We need the isomorphism between the residue in the PDB file (and those don't need to be the same ALA every time), and the block specified by the residue name. All that mutate does is change the assigned residue name. For the isomorphism we also need symmetry information, and this we do cache. You could argue that you can make the assumption that your PDB file is internally consistent. Under that assumption, you could use the last-found isomorphism (per residue type) to reorder nodes in the residue to make the isomorphism more "happy path". This is somewhere around and before repair_graph.py:270. Currently we sort the nodes by matching atom names so we can guarantee that the isomorphism we find is the one where most atom names match between the PDB residue and the reference Block. I'm not sure how bad it is to give up on that promise :) Input welcome!

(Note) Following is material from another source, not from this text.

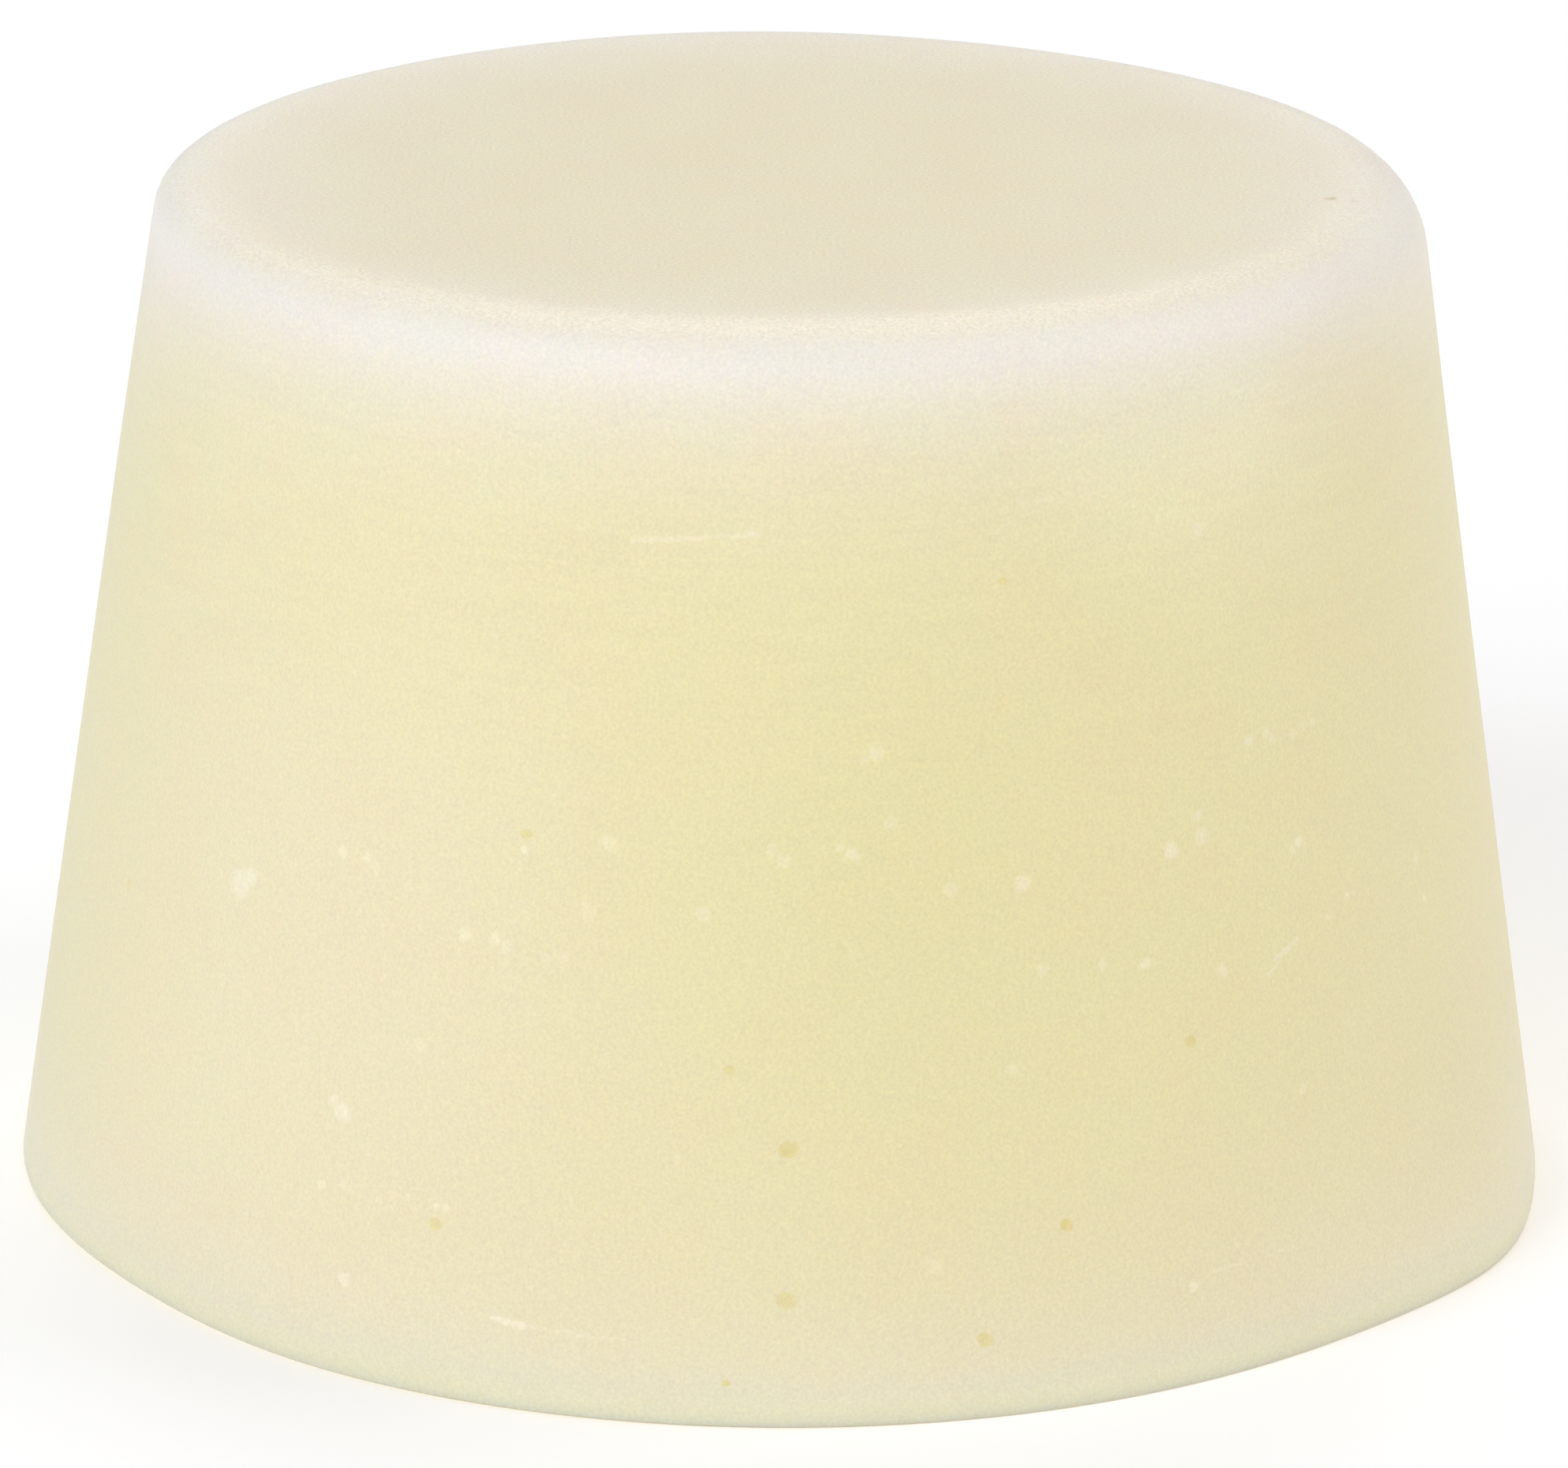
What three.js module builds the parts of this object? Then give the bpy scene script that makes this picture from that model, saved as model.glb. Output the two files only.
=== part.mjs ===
// A shaving soap puck: one poured block of hard soap, turned out of a drafted round mould.
// It is a low frustum that stands on its wider face, with a soft rounded rim round the top
// and a slightly eased edge round the foot.
// Millimetres, +Z up, with the origin at the middle of the face that it stands on.

import * as THREE from 'three';

// Driving dimensions. Each diameter is the one across its corner before the corner is rounded.
const BASE_DIAMETER = 61;
const TOP_DIAMETER = 49;
const HEIGHT = 40;
const TOP_RIM_RADIUS = 2.5;
const FOOT_EDGE_RADIUS = 0.5;

// How finely the round shapes are divided.
const TURN_SEGMENTS = 96;
const RIM_STEPS = 9;
const FOOT_EDGE_STEPS = 4;

// Hard tallow soap: a pale ivory yellow with a waxy, half-matt skin.
const SOAP_IVORY = 0xece4be;
const SOAP_ROUGHNESS = 0.5;

// The difference between two directions, as the shorter way round the circle.
function shorterTurn(fromAngle, toAngle) {
  const turn = toAngle - fromAngle;
  return Math.atan2(Math.sin(turn), Math.cos(turn));
}

// The points of an arc that rounds the corner between two straight stretches of an outline
// and meets each of them at a tangent.
function roundedCorner(before, corner, after, radius, steps) {
  const backwards = before.clone().sub(corner).normalize();
  const onwards = after.clone().sub(corner).normalize();
  const halfAngle = Math.acos(backwards.dot(onwards)) / 2;
  const tangentLength = radius / Math.tan(halfAngle);
  const start = corner.clone().addScaledVector(backwards, tangentLength);
  const end = corner.clone().addScaledVector(onwards, tangentLength);
  const inwards = backwards.clone().add(onwards).normalize();
  const centre = corner.clone().addScaledVector(inwards, radius / Math.sin(halfAngle));
  const startAngle = start.clone().sub(centre).angle();
  const turn = shorterTurn(startAngle, end.clone().sub(centre).angle());
  const points = [];
  for (let step = 0; step <= steps; step += 1) {
    const angle = startAngle + (turn * step) / steps;
    const spoke = new THREE.Vector2(Math.cos(angle), Math.sin(angle));
    points.push(centre.clone().addScaledVector(spoke, radius));
  }
  return points;
}

// Half of the puck's section, from the middle of the foot, out and up the drafted side,
// to the middle of the top. X is the distance from the axis and Y is the height.
function puckOutline() {
  const footMiddle = new THREE.Vector2(0, 0);
  const footCorner = new THREE.Vector2(BASE_DIAMETER / 2, 0);
  const topCorner = new THREE.Vector2(TOP_DIAMETER / 2, HEIGHT);
  const topMiddle = new THREE.Vector2(0, HEIGHT);
  return [
    footMiddle,
    ...roundedCorner(footMiddle, footCorner, topCorner, FOOT_EDGE_RADIUS, FOOT_EDGE_STEPS),
    ...roundedCorner(footCorner, topCorner, topMiddle, TOP_RIM_RADIUS, RIM_STEPS),
    topMiddle,
  ];
}

// The block itself: the outline turned about its axis, which is then stood up along +Z.
function makeSoapPuck() {
  const geometry = new THREE.LatheGeometry(puckOutline(), TURN_SEGMENTS);
  geometry.rotateX(Math.PI / 2);
  const soap = new THREE.MeshStandardMaterial({
    color: SOAP_IVORY,
    roughness: SOAP_ROUGHNESS,
    metalness: 0,
  });
  const puck = new THREE.Mesh(geometry, soap);
  puck.name = 'soap_puck';
  return puck;
}

const part = new THREE.Group();
part.add(makeSoapPuck());

export default part;
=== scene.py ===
"""A puck of hard shaving soap on a white studio sweep.

The block was cast in a drafted round mould and turned out on its wide face. It is one piece,
so all of the work is in its shape, its marks and its translucent, waxy skin.
"""

import logging
import math
from dataclasses import dataclass, field
from enum import Enum
from typing import Any

import bpy
from mathutils import Matrix, Vector


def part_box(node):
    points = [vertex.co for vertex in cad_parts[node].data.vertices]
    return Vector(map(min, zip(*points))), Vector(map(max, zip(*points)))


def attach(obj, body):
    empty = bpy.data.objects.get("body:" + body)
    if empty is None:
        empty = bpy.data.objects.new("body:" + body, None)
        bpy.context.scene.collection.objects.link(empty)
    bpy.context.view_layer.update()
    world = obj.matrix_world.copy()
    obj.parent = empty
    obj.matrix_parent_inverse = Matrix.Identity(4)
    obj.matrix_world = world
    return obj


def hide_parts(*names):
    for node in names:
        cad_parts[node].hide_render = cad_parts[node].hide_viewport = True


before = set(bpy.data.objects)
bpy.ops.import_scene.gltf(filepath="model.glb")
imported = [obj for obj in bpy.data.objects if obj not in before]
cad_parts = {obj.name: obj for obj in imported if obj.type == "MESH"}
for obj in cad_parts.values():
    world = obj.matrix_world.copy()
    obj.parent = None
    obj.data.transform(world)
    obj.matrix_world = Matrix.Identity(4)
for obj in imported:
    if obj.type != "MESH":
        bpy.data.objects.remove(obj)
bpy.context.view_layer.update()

Tree = bpy.types.NodeTree
Node = bpy.types.Node
Socket = bpy.types.NodeSocket

MATH, VECTOR, RANGE = "ShaderNodeMath", "ShaderNodeVectorMath", "ShaderNodeMapRange"
MM = 0.001
log = logging.getLogger("soap")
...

csbrasnett commented 3 weeks ago

Thanks! I'll need to spend some more time trying to understand the code better before anything more substantial.

For context, this arose because I specified -mutate A/B-ARGX:LYS for 6 residues on each unit of a 200 residue dimer. I think in the end took martinize2 about 2/3 hours to complete, which I don't think is ideal! From my understanding of the code atm, I don't get why this isn't stored in the symmetry_cache as the residues get looped over?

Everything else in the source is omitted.